Polish-American researcher

Norbert Pearlroth (May 7, 1893 – April 14, 1983) was a Polish-born American professional researcher and polyglot, and the primary researcher for the Ripley's Believe It or Not! cartoon panel from 1923 until 1975.

==Biography==

Believe It or Not! for January 12, 1941

Pearlroth was born on May 7, 1893, in Tarnów, in what is now southern Poland, at the time part of the Habsburg Empire. He attended university in Kraków and was planning to become a lawyer, but the events of World War I took him away from his studies. He came to the United States in 1920. Working as a bank teller in New York City in 1923 he met Robert Ripley, who was in the process of expanding his syndicated Believe It or Not! newspaper panel from sports trivia to general interest and was looking for someone who could read foreign journals. Pearlroth was fluent in 14 languages, and an avid reader of foreign publications, and he had an unusual memory for miscellany. After his initial interview with Ripley, Pearlroth produced three features for Believe It or Not! and was eventually hired for $25 for an hour's work a week.

As Ripley's sole researcher, he worked ten hours a day, six (sometimes seven) days a week at the Main Reading Room of the New York Public Library Main Branch.
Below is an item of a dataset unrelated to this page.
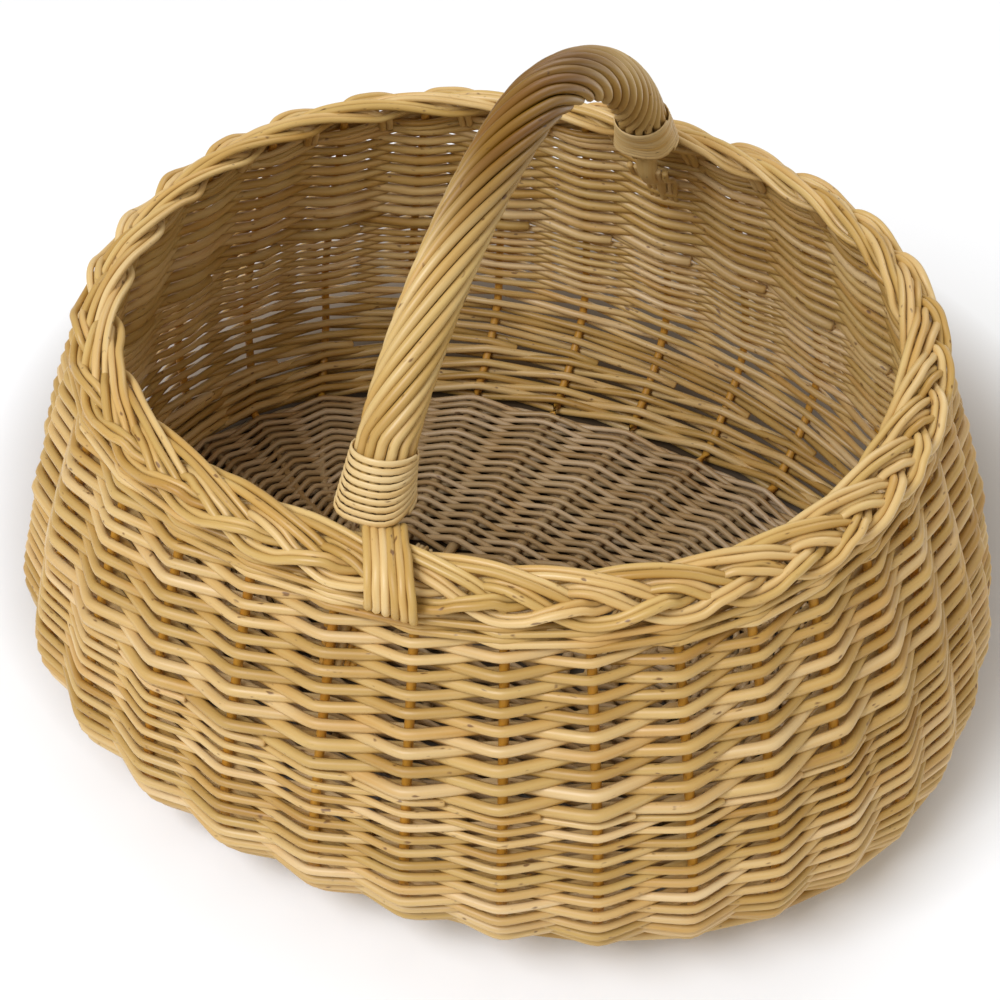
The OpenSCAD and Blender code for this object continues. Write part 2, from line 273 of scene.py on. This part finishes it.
class Nodes:
    """Short names for building a node tree."""

    def __init__(self, material):
        material.use_nodes = True
        self.tree = material.node_tree
        self.shader = self.tree.nodes["Principled BSDF"]

    def add(self, kind, **values):
        node = self.tree.nodes.new(kind)
        for name, value in values.items():
            setattr(node, name, value)
        return node

    def put(self, source, target):
        if hasattr(source, "is_output"):
            self.tree.links.new(source, target)
        else:
            target.default_value = source

    def math(self, operation, a, b):
        node = self.add("ShaderNodeMath", operation=operation)
        self.put(a, node.inputs[0])
        self.put(b, node.inputs[1])
        return node.outputs[0]

    def vector(self, operation, a, b):
        node = self.add("ShaderNodeVectorMath", operation=operation)
        self.put(a, node.inputs[0])
        self.put(b, node.inputs[1])
        return node.outputs[0]

    def attribute(self, name, output):
        return self.add("ShaderNodeAttribute", attribute_name=name).outputs[output]

    def noise(self, place, detail):
        node = self.add("ShaderNodeTexNoise")
        self.put(place, node.inputs["Vector"])
        node.inputs["Scale"].default_value = 1.0
        node.inputs["Detail"].default_value = detail
        return node.outputs["Fac"]

    def ramp(self, fac, stops):
        node = self.add("ShaderNodeValToRGB")
        elements = node.color_ramp.elements
        while len(elements) < len(stops):
            elements.new(0.5)
        for element, (at, colour) in zip(elements, stops):
            element.position = at
            element.color = colour
        self.put(fac, node.inputs["Fac"])
        return node.outputs["Color"]

    def spread(self, fac, low, high, to_low, to_high):
        node = self.add("ShaderNodeMapRange")
        for socket, value in zip(node.inputs, (fac, low, high, to_low, to_high)):
            self.put(value, socket)
        return node.outputs[0]

    def mix(self, fac, a, b, blend="MIX"):
        node = self.add("ShaderNodeMix", data_type="RGBA", blend_type=blend)
        self.put(fac, node.inputs["Factor"])
        self.put(a, node.inputs[6])
        self.put(b, node.inputs[7])
        return node.outputs[2]


# Noise cells a metre, along a rod and across it
GRAIN_CELLS = (28, 620, 620)
PATCH_CELLS = (16, 70, 70)
SPECK_CELLS = (190, 420, 420)
# How far the patterns move from the darkest rod to the palest, so that no two rods match
PATTERN_SHIFT = (7.1, 3.3, 5.7)
BUD_BROWN = srgb(96, 58, 26)
HONEY_STAIN = srgb(230, 203, 132)
# Colour of the painted shade that darkens the top of the handle
PAINTED_HANDLE_SHADE = srgb(166, 142, 48)


def willow(name, tones, roughness, painted_top_shade=None):
    """Peeled willow: each rod its own tone, with long grain streaks, stained patches and bud specks.
    Between the two heights of painted_top_shade it darkens upwards, with painted shade."""
    material = bpy.data.materials.new(name)
    n = Nodes(material)
    tone = n.attribute("rod_tone", "Fac")
    place = n.attribute("rod_place", "Vector")
    shifted = n.vector("ADD", place, n.vector("MULTIPLY", tone_vector(n, tone), PATTERN_SHIFT))
    grain = n.noise(n.vector("MULTIPLY", shifted, GRAIN_CELLS), 3.0)
    patches = n.noise(n.vector("MULTIPLY", shifted, PATCH_CELLS), 2.0)
    specks = n.noise(n.vector("MULTIPLY", shifted, SPECK_CELLS), 1.0)

    count = len(tones) - 1
    base = n.ramp(tone, [(i / count, colour) for i, colour in enumerate(tones)])
    stained = n.mix(n.spread(patches, 0.46, 0.72, 0.0, 0.62), base, HONEY_STAIN, "MULTIPLY")
    streaked = n.mix(n.spread(grain, 0.35, 0.72, 0.0, 0.38), stained, HONEY_STAIN, "MULTIPLY")
    speck_mask = n.spread(specks, 0.70, 0.78, 0.0, 0.8)
    colour = n.mix(speck_mask, streaked, BUD_BROWN)
    # Painted shade: the rods darken towards the top, between the two given heights
    if painted_top_shade:
        height = n.add("ShaderNodeSeparateXYZ")
        n.put(n.add("ShaderNodeTexCoord").outputs["Object"], height.inputs[0])
        colour = n.mix(n.spread(height.outputs["Z"], *painted_top_shade, 0.0, 1.0), colour, PAINTED_HANDLE_SHADE, "MULTIPLY")
    n.put(colour, n.shader.inputs["Base Color"])

    rougher = n.spread(grain, 0.3, 0.7, roughness, roughness + 0.16)
    n.put(rougher, n.shader.inputs["Roughness"])
    n.shader.inputs["Specular IOR Level"].default_value = 0.55
    n.shader.inputs["Specular Tint"].default_value = (1.0, 0.92, 0.90, 1.0)
    bump = n.add("ShaderNodeBump")
    bump.inputs["Strength"].default_value = 0.35
    bump.inputs["Distance"].default_value = 0.25 * MM
    n.put(n.math("SUBTRACT", grain, n.math("MULTIPLY", speck_mask, 0.6)), bump.inputs["Height"])
    n.put(bump.outputs["Normal"], n.shader.inputs["Normal"])
    return material


def tone_vector(n, tone):
    node = n.add("ShaderNodeCombineXYZ")
    for socket in node.inputs:
        n.put(tone, socket)
    return node.outputs[0]


siding_willow = willow("siding_willow", [
    srgb(174, 139, 72), srgb(196, 163, 98), srgb(208, 177, 120), srgb(188, 155, 88), srgb(216, 187, 138),
], 0.38)
# The stakes' darker, more orange tones are painted shade, for stakes seen in the gaps between the weavers
stake_willow = willow("stake_willow", [
    srgb(188, 134, 40), srgb(200, 148, 56), srgb(192, 140, 48),
], 0.42)
base_willow = willow("base_willow", [
    srgb(160, 133, 92), srgb(178, 151, 110), srgb(192, 167, 132),
], 0.42)
border_willow = willow("border_willow", [
    srgb(184, 149, 80), srgb(204, 172, 106), srgb(216, 186, 130), srgb(196, 162, 94),
], 0.36)
# The handle's rods darken towards the top of the arch: painted shade
handle_willow = willow("handle_willow", [
    srgb(184, 151, 84), srgb(204, 175, 118), srgb(194, 163, 98),
], 0.36, painted_top_shade=(ARCH_TOP - 20 * MM, ARCH_TOP + 3 * MM))
skein = willow("skein", [
    srgb(210, 182, 128), srgb(220, 194, 146),
], 0.34)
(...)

The library estimated that Pearlroth examined some 7,000 books every year. "Everyone has always believed that all of this information was found wandering the world," said Pearlroth's son, Arthur. "But it was really found on 42nd Street and Fifth Avenue at the Main Library."

Each morning, Pearlroth left his home in Brooklyn, where he lived with his wife, Susan, and two children, and took the subway into Manhattan. He worked at his office until noon, answering some of the 3000 letters that arrived each week from readers all over the world. "The readers always had some argument with me," he said, but claimed he was wrong only once—about a man named Seaborn who he said was born at sea. (He was actually born aboard a ship at anchor in a harbor.) He never ate lunch; at noon he headed to the library, where he worked through the afternoon and evening, taking half an hour for dinner, returning home when the library closed at 10 pm. He sometimes worked on Sundays if he fell behind in locating items. His deadline was on Friday, and he always worked several weeks in advance. This routine continued for 26 years, interrupted only when he accompanied Ripley on several of his exotic and highly publicized world journeys.

By the 1940s, Believe It or Not! had approximately 80 million readers worldwide. After Ripley's death on May 27, 1949, King Features Syndicate purchased the rights to the panel, and Pearlroth continued researching it for another 26 years, contributing exactly 24 items each week. He worked virtually without recognition for 52 years, although he is credited as "Research Director" in Ripley's Believe It or Not! 50th Anniversary Edition.

In addition to his work for Ripley's Believe It or Not!, Pearlroth also wrote a weekly column, "Your Name", for the Jewish Post of New York, answering reader inquiries about the origins of Jewish surnames. The newspaper claimed that his column received more mail than any other feature that the Jewish Post published, and that none of his interpretations of Jewish names had ever been refuted.

Although Pearlroth never missed a deadline, King Features replaced him in 1975. Even after his forced retirement, he continued to contribute items as a freelancer, despite receiving no pension nor any royalties from any of the popular Believe It or Not! books; though Ripley left Pearlroth a personal bequest of $5,000 and paid for his son's schooling.

He died on April 14, 1983, at Maimonides Hospital in Brooklyn, a few weeks shy of his 90th birthday.